→ **Task goal**: Will you repeat only the lines beginning at the one that mentions "What OpenSCAD source" and ending at the one that mentions "the cell's axis.", both of them included, exactly?

→ **Available records**:
+ + + +

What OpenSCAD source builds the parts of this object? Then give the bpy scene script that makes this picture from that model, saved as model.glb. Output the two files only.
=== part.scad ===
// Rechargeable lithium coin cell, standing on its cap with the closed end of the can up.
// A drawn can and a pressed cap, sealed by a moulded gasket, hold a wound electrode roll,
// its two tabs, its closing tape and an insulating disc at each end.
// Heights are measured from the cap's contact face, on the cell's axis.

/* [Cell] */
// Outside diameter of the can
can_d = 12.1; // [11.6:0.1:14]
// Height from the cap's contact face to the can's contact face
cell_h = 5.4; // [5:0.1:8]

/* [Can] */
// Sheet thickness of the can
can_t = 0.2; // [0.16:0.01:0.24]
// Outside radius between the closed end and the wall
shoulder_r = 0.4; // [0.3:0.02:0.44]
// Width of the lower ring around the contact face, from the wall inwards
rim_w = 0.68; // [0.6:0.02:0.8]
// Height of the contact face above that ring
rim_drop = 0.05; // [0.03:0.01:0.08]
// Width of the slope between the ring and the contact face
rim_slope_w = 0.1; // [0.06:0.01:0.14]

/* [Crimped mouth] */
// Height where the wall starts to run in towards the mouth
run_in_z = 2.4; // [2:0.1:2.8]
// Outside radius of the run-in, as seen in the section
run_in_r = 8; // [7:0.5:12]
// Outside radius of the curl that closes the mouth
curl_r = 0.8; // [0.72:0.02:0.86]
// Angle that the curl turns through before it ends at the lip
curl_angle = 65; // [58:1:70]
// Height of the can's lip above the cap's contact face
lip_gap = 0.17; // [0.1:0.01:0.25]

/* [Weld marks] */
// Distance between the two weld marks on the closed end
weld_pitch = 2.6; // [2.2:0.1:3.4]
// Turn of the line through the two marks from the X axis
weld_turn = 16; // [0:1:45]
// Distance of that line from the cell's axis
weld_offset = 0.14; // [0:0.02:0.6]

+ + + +

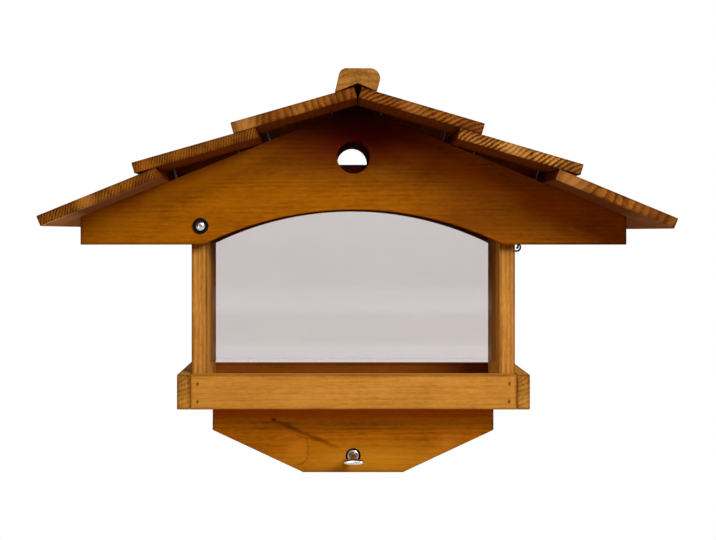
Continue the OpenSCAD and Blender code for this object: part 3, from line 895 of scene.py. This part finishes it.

+ + + +

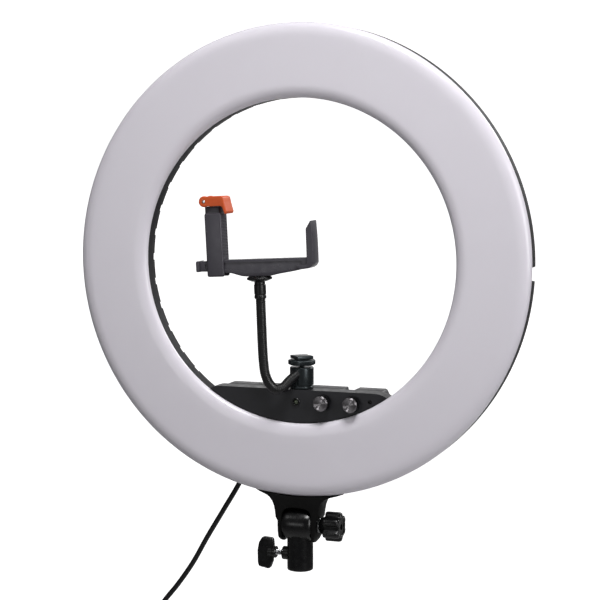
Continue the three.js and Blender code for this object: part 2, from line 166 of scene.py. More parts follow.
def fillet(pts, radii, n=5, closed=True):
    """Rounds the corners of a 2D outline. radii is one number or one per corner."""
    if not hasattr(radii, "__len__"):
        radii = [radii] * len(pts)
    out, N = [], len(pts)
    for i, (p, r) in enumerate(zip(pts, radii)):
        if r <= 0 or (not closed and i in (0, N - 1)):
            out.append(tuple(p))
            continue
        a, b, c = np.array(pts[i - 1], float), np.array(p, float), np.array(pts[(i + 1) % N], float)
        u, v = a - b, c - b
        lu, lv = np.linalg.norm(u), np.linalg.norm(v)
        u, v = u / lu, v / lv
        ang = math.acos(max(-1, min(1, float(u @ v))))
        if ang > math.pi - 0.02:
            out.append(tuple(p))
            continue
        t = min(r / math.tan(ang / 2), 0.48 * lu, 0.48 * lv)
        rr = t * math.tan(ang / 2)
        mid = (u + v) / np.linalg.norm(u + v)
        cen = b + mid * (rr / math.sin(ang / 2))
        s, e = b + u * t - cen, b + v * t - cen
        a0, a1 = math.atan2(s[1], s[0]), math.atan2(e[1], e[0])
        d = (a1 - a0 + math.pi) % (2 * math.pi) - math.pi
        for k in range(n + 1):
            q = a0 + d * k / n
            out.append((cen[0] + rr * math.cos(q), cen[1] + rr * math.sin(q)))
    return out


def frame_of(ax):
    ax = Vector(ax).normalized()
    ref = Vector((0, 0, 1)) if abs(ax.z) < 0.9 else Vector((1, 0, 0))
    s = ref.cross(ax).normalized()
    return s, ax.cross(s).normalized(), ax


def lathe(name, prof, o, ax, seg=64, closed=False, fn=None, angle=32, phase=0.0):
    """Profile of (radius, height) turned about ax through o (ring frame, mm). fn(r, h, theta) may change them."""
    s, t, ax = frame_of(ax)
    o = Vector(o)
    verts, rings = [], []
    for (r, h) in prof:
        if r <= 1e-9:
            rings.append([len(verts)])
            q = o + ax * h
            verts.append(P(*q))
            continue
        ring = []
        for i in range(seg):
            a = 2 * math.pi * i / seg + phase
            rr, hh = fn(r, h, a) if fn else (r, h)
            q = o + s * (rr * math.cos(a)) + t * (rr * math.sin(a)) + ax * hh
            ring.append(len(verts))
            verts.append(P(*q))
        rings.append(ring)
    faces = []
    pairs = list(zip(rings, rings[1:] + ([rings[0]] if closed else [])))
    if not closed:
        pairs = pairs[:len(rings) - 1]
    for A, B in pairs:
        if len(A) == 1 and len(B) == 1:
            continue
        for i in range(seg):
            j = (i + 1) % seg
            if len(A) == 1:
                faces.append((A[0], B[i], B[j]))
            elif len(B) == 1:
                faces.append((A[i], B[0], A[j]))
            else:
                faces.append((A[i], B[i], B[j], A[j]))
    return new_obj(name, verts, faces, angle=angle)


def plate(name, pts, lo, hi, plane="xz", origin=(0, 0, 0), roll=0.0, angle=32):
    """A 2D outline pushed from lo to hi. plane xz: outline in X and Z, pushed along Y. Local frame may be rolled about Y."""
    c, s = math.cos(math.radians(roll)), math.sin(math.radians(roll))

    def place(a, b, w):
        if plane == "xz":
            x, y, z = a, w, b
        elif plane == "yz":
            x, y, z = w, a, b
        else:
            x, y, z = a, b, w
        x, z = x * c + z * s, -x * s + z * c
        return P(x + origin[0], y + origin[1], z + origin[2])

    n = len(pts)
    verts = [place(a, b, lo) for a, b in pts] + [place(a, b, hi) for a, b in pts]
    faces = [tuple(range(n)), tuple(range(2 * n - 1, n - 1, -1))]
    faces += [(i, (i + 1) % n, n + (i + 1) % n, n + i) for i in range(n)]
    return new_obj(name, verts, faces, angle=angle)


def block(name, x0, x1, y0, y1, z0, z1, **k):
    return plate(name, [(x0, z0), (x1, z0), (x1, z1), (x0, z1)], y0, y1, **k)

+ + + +

→ **Result below**:
What OpenSCAD source builds the parts of this object? Then give the bpy scene script that makes this picture from that model, saved as model.glb. Output the two files only.
=== part.scad ===
// Rechargeable lithium coin cell, standing on its cap with the closed end of the can up.
// A drawn can and a pressed cap, sealed by a moulded gasket, hold a wound electrode roll,
// its two tabs, its closing tape and an insulating disc at each end.
// Heights are measured from the cap's contact face, on the cell's axis.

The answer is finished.